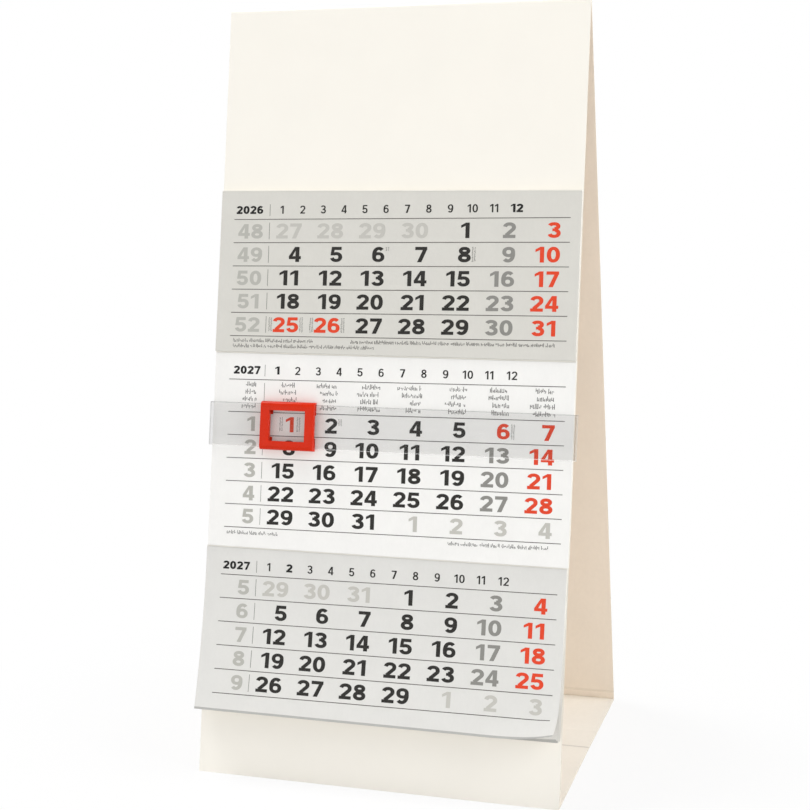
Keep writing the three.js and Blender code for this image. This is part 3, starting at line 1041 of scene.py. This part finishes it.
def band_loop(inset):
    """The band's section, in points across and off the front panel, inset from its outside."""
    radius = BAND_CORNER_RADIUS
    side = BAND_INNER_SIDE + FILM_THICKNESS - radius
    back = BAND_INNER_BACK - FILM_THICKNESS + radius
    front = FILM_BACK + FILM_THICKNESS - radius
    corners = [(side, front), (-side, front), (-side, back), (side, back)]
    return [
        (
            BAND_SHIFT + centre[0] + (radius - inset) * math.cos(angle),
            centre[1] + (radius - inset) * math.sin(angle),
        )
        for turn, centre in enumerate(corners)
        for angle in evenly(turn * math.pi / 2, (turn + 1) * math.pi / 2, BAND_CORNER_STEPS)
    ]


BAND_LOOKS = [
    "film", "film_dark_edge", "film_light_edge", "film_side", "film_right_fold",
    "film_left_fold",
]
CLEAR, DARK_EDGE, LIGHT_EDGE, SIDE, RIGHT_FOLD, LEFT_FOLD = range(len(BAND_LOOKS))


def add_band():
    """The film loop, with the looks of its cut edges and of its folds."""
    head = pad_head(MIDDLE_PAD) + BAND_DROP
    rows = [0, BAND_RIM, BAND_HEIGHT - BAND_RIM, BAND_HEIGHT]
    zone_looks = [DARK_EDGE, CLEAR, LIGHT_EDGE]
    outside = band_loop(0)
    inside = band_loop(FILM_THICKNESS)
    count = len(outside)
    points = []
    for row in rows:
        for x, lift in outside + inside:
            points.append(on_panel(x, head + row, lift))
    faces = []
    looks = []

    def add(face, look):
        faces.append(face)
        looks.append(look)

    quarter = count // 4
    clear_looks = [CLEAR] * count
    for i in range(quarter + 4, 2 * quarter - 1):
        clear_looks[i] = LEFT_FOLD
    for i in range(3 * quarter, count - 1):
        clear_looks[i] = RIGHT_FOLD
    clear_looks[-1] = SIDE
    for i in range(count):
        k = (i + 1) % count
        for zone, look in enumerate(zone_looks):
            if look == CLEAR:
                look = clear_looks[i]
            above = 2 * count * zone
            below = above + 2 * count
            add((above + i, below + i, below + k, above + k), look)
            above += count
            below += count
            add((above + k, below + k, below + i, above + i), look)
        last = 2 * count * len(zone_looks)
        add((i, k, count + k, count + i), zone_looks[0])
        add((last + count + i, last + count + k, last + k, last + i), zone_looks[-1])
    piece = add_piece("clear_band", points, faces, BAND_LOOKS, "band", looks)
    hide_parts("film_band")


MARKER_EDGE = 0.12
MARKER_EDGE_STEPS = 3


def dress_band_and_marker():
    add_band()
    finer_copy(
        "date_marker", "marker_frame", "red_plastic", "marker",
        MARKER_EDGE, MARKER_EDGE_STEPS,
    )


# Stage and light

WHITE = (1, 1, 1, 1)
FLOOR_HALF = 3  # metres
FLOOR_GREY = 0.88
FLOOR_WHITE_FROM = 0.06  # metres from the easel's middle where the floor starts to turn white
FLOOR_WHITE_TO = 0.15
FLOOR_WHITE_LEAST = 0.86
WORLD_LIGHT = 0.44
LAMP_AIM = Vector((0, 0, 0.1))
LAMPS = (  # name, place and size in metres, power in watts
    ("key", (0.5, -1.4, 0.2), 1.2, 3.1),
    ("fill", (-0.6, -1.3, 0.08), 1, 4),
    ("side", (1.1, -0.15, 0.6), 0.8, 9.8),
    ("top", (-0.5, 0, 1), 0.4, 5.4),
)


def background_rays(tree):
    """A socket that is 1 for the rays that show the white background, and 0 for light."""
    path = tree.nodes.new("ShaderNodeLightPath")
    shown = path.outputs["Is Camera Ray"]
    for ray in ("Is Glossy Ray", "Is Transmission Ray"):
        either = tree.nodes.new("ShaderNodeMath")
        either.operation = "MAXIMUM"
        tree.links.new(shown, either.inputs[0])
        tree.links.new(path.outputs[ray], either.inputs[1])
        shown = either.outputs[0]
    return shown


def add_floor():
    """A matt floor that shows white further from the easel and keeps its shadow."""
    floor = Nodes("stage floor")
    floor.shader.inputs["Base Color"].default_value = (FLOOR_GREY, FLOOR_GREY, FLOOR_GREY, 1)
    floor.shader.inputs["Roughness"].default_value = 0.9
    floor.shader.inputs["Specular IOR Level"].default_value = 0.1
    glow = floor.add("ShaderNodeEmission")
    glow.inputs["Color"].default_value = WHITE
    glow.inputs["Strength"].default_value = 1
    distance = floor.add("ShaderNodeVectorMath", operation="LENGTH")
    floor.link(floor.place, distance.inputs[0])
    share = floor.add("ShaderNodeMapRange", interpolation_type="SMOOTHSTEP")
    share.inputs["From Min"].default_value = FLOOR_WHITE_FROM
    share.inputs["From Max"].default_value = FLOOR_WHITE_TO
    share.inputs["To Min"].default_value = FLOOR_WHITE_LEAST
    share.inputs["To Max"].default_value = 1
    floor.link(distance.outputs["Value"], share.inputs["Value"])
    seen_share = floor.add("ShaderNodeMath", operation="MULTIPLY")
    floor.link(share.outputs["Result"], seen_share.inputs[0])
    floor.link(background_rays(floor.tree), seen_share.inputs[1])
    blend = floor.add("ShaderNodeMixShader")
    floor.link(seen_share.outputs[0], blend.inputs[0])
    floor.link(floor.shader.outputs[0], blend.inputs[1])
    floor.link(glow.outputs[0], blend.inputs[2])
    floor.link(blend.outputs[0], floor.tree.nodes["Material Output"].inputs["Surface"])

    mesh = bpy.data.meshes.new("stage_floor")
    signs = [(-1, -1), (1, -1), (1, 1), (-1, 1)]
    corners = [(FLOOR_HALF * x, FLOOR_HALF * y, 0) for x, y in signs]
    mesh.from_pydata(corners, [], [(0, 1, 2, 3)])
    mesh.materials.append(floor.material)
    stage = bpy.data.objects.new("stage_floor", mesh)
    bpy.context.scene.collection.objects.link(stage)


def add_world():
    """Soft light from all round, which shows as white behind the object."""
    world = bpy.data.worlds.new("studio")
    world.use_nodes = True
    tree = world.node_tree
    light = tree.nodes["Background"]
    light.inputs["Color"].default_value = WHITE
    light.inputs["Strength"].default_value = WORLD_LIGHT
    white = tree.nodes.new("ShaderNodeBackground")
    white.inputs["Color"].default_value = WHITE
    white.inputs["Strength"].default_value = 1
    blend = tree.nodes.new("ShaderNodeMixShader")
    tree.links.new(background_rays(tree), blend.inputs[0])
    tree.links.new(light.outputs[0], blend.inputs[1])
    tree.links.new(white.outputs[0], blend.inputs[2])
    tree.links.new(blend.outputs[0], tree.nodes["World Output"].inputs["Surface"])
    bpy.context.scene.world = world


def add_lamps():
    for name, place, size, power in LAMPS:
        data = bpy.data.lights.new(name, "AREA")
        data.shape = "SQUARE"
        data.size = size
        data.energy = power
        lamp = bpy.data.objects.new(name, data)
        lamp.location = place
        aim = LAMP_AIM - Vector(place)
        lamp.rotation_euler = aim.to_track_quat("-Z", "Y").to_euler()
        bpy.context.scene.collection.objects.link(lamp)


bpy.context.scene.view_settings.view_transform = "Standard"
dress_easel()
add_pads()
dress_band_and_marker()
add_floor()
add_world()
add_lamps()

**TASK TO COMPLETE**
What are the exact lines from the beginning of the material through the line containing "CLEAR, DARK_EDGE, LIGHT_EDGE, SIDE, RIGHT_FOLD, LEFT_FOLD"? Write out those lines alone.

**CORRECT RESULT**
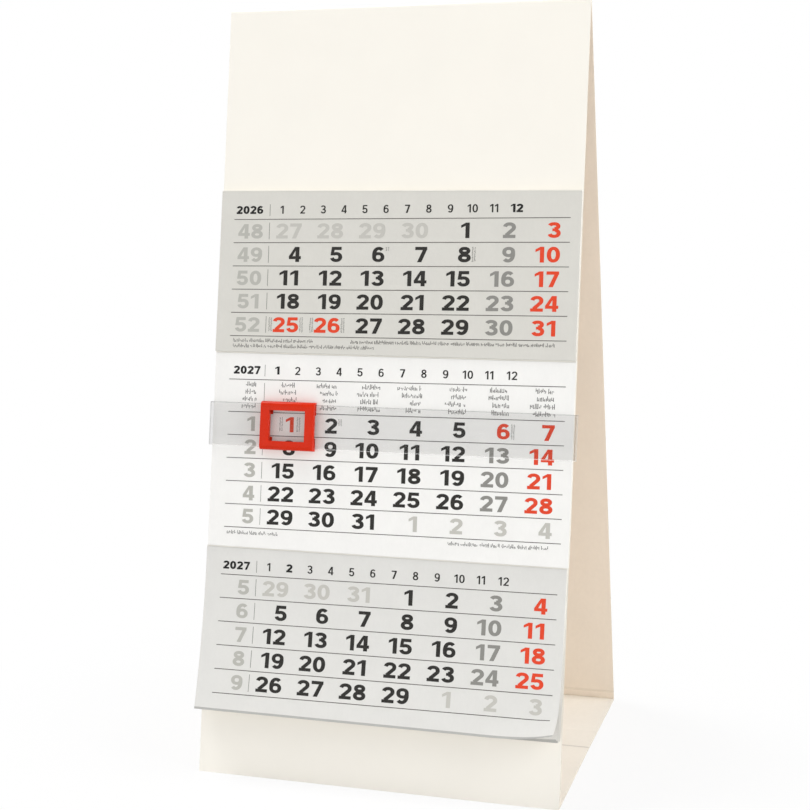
Keep writing the three.js and Blender code for this image. This is part 3, starting at line 1041 of scene.py. This part finishes it.
def band_loop(inset):
    """The band's section, in points across and off the front panel, inset from its outside."""
    radius = BAND_CORNER_RADIUS
    side = BAND_INNER_SIDE + FILM_THICKNESS - radius
    back = BAND_INNER_BACK - FILM_THICKNESS + radius
    front = FILM_BACK + FILM_THICKNESS - radius
    corners = [(side, front), (-side, front), (-side, back), (side, back)]
    return [
        (
            BAND_SHIFT + centre[0] + (radius - inset) * math.cos(angle),
            centre[1] + (radius - inset) * math.sin(angle),
        )
        for turn, centre in enumerate(corners)
        for angle in evenly(turn * math.pi / 2, (turn + 1) * math.pi / 2, BAND_CORNER_STEPS)
    ]


BAND_LOOKS = [
    "film", "film_dark_edge", "film_light_edge", "film_side", "film_right_fold",
    "film_left_fold",
]
CLEAR, DARK_EDGE, LIGHT_EDGE, SIDE, RIGHT_FOLD, LEFT_FOLD = range(len(BAND_LOOKS))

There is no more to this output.